--- BEGIN ---

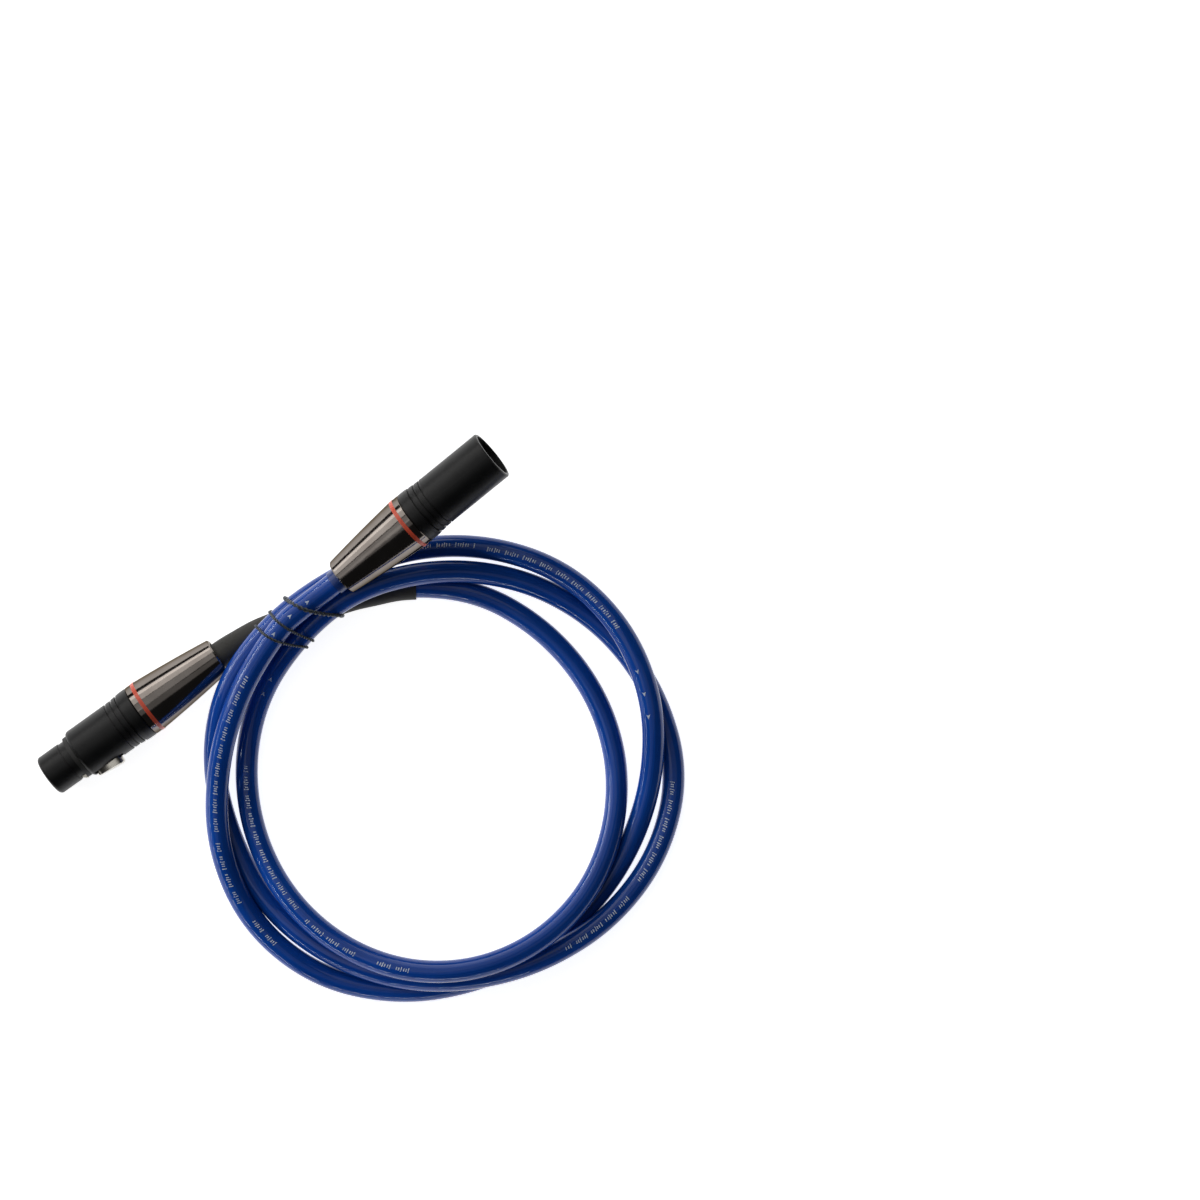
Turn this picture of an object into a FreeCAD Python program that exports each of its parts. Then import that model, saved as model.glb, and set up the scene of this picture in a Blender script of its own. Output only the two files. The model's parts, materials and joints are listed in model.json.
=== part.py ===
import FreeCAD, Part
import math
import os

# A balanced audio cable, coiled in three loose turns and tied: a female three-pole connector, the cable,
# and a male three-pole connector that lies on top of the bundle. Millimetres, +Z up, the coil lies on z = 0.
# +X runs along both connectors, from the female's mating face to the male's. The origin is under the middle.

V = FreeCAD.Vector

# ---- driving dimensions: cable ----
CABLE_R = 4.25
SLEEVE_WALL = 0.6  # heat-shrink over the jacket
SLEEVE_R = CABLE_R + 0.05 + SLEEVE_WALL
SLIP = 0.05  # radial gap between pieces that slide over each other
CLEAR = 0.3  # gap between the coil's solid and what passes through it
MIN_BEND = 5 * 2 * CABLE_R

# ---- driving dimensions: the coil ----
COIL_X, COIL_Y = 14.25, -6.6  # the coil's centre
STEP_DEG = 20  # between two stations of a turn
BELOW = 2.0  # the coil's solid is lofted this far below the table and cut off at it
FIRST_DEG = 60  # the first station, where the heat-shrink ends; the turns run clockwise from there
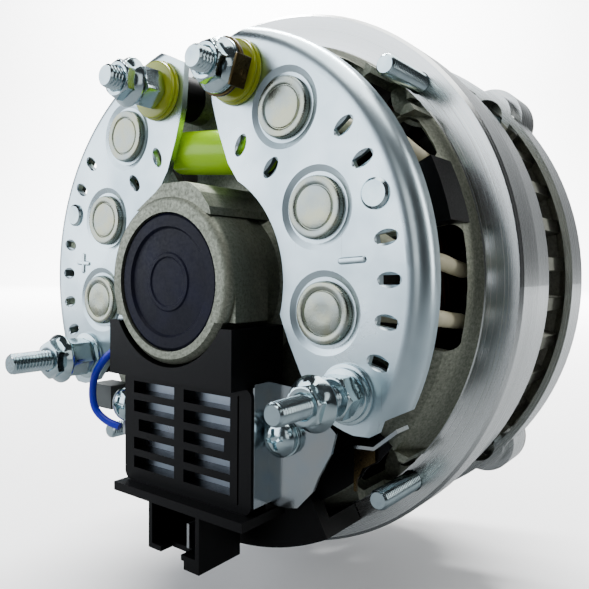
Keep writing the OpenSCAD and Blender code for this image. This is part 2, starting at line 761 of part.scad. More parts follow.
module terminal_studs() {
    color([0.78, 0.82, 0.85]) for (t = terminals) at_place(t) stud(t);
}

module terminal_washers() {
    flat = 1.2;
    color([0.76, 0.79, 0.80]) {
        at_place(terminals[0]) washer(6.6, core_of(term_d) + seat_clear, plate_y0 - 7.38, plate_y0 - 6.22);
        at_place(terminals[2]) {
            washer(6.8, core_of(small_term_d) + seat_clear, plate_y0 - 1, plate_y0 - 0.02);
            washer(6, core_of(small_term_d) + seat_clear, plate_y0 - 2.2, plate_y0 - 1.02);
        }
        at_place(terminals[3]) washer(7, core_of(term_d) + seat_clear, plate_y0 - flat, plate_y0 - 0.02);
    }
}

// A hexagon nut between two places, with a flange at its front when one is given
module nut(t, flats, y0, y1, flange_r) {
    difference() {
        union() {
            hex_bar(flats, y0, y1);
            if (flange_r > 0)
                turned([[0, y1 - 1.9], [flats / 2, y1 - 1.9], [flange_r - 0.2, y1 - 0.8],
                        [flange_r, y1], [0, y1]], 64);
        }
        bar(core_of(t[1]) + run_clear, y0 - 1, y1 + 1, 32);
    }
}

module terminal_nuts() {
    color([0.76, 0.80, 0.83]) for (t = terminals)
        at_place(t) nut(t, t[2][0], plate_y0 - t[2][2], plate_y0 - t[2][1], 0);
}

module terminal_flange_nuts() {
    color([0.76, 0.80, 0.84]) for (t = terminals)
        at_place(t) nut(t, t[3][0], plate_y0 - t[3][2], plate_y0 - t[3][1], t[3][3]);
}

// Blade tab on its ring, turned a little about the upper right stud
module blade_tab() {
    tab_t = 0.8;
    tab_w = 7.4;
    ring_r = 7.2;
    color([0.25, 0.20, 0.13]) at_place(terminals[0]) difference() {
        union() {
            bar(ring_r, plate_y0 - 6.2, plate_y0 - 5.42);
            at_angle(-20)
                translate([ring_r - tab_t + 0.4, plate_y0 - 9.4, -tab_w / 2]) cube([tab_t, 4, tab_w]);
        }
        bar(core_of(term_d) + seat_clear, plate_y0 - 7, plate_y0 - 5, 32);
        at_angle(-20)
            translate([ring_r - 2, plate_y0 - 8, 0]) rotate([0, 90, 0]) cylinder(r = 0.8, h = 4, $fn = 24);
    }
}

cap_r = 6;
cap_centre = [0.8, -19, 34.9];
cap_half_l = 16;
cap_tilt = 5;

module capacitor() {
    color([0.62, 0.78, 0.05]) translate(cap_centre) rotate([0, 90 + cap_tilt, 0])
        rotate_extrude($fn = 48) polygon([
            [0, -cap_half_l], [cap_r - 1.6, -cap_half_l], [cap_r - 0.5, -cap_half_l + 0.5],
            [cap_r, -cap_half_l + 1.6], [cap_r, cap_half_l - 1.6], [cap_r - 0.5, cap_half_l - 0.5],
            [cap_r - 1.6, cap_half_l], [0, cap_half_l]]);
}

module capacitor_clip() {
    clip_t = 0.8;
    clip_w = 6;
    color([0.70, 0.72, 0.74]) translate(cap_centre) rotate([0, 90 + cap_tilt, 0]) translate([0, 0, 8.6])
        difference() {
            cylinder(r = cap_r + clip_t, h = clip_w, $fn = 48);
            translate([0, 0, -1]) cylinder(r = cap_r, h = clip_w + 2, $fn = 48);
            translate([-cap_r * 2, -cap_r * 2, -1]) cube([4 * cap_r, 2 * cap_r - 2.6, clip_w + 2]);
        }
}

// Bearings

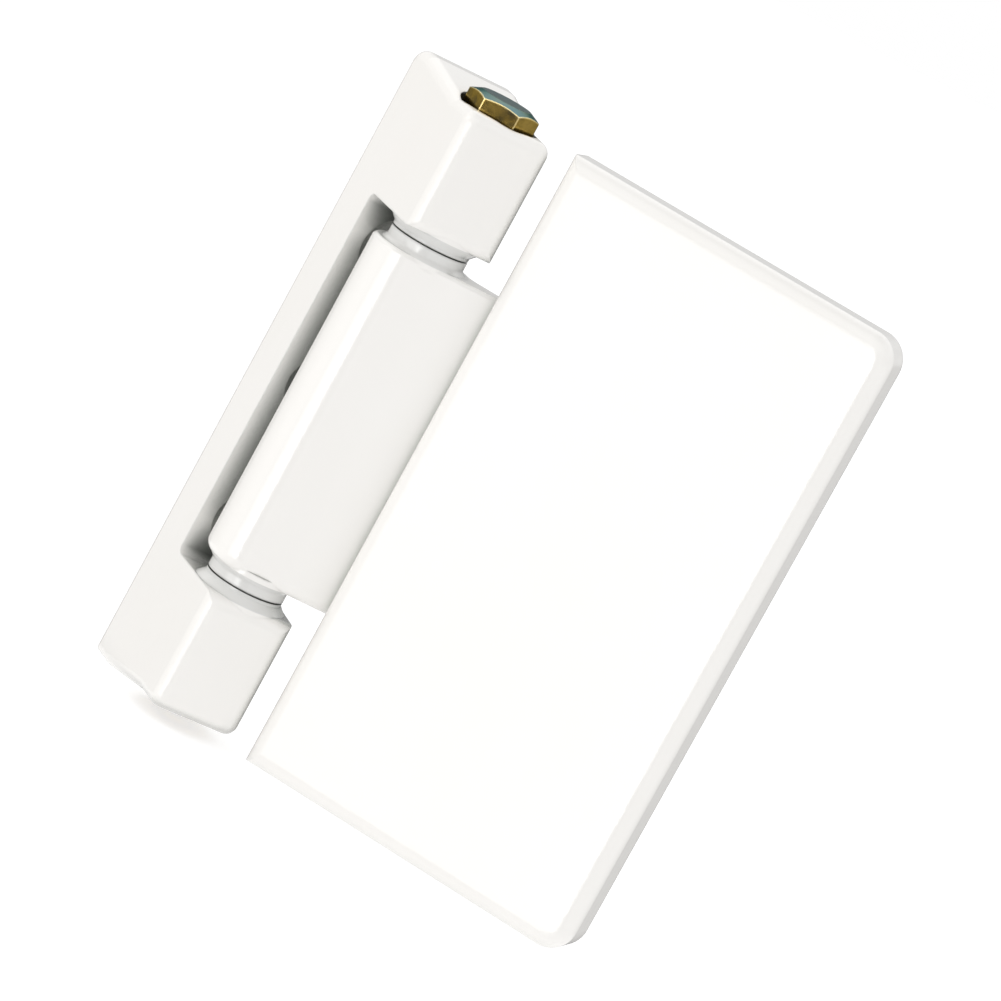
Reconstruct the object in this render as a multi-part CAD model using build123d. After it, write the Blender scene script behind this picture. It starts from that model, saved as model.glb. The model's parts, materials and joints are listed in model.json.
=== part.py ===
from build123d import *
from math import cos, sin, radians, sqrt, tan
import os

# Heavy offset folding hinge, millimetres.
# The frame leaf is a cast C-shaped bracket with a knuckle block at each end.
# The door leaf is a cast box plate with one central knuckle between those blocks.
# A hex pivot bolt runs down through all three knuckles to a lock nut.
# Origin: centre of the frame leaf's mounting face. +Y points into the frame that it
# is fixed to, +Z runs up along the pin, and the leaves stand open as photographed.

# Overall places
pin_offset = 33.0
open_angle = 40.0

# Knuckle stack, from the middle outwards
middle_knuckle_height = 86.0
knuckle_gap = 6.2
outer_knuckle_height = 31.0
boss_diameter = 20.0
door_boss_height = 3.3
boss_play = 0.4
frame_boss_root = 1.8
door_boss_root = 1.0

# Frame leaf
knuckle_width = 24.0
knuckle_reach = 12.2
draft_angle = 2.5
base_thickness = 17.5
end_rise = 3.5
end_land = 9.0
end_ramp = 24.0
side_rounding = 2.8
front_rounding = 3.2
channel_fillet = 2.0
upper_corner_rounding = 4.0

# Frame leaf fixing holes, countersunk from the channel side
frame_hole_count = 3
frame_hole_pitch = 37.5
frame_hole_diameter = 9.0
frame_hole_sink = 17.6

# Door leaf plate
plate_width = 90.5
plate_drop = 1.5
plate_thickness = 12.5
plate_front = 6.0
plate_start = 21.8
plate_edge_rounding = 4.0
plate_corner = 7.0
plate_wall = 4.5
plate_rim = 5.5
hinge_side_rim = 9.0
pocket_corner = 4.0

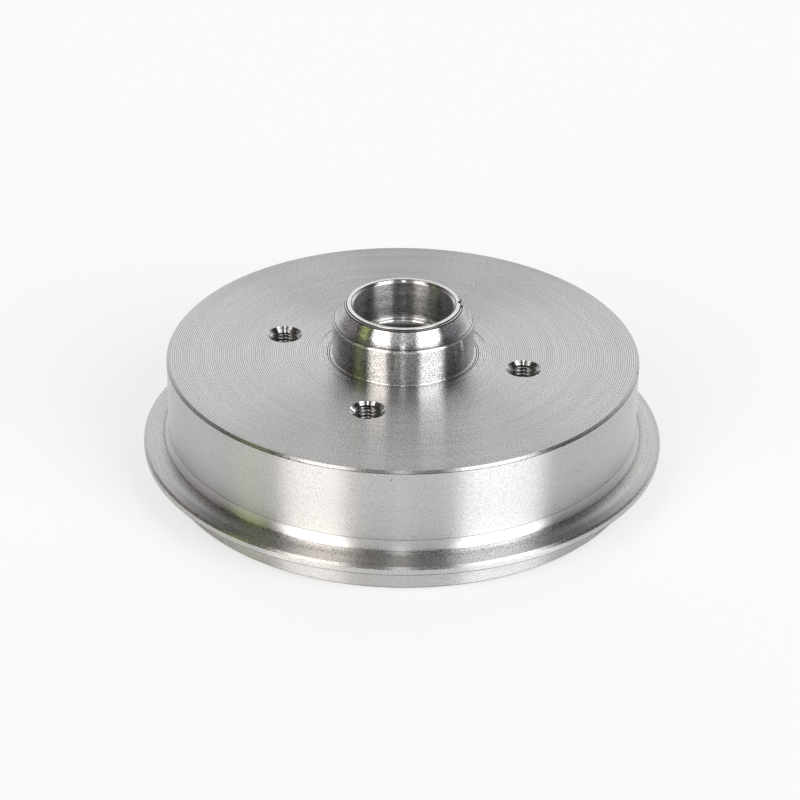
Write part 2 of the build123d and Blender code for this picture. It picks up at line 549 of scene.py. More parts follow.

--- END ---

TASK PROMPT = Only a number is wanted: how many lines of the material include the word "FreeCAD".

TASK RESULT = 3